Para Alê Abreu, a animação sofre das mesmas dificuldades que o cinema nacional em geral. “A gente tem salas de cinema de grandes conglomerados que só exibem os filmes blockbusters, e o que eles põem lá não é necessariamente o que o público quer”, acredita. “Se você colocar o cinema brasileiro nas salas dos blockbusters, as pessoas vão ver, porque estão acostumadas a ir ao cinema não para ver um filme, mas ir àquele shopping, ir àquela sala. É como se fosse um canal de TV. A questão é o canal. Não tem a ver com o filme, tem a ver com o que está passando na sala onde as pessoas vão”.

Distribuição
Para Cesar Coelho, o problema também não está em conquistar o público, mas na cadeia distribuidora. “O Anima Mundi é uma prova concreta de que existe um público enorme para animação no Brasil. Recebemos cerca de 100 mil pessoas por ano”, aponta.
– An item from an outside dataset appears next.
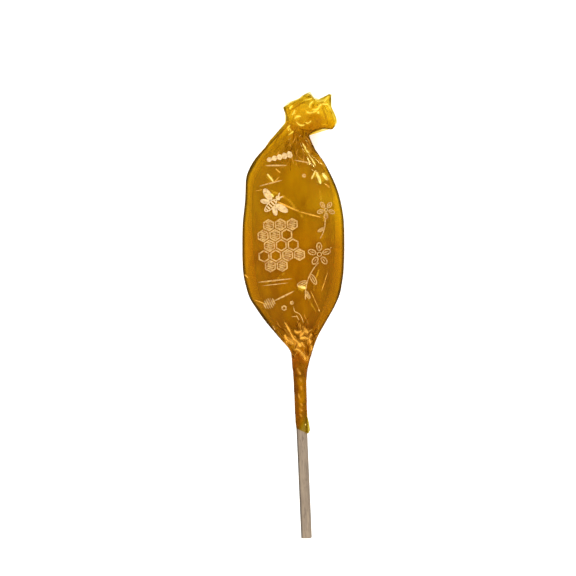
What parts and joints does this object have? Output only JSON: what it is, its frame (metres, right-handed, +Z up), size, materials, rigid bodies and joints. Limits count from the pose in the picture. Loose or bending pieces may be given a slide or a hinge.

“O que a gente precisa conquistar não é o público, é a cadeia distribuidora”, explica Coelho. “Eles não sabem trabalhar com animação, não têm costume, é muito recente. É diferente um lançamento para animação. Ela te oferece muito mais recursos: tem licenciamento de produtos, personagens que não cobram cachê para fazer comercial, que podem virar bonecos e muitas outras coisas. São poucos os profissionais que sabem trabalhar com isso em animação. O Mauricio de Sousa usa para caramba. Essa cadeia de distribuição e de licenciamento é outra grande arma para a animação”, acredita.

Caio Gullane concorda, e afirma que sua empresa vê a animação como um bom negócio. “Do ponto de vista de negócio, a gente entende como ótima oportunidade, porque a animação também proporciona, além de um público que já é cativo desse tipo de filme, outros tipos de negócio, como licenciamentos. Realmente é uma atividade que merece uma atenção, e a Gullane tem uma atenção voltada para isso”, conclui.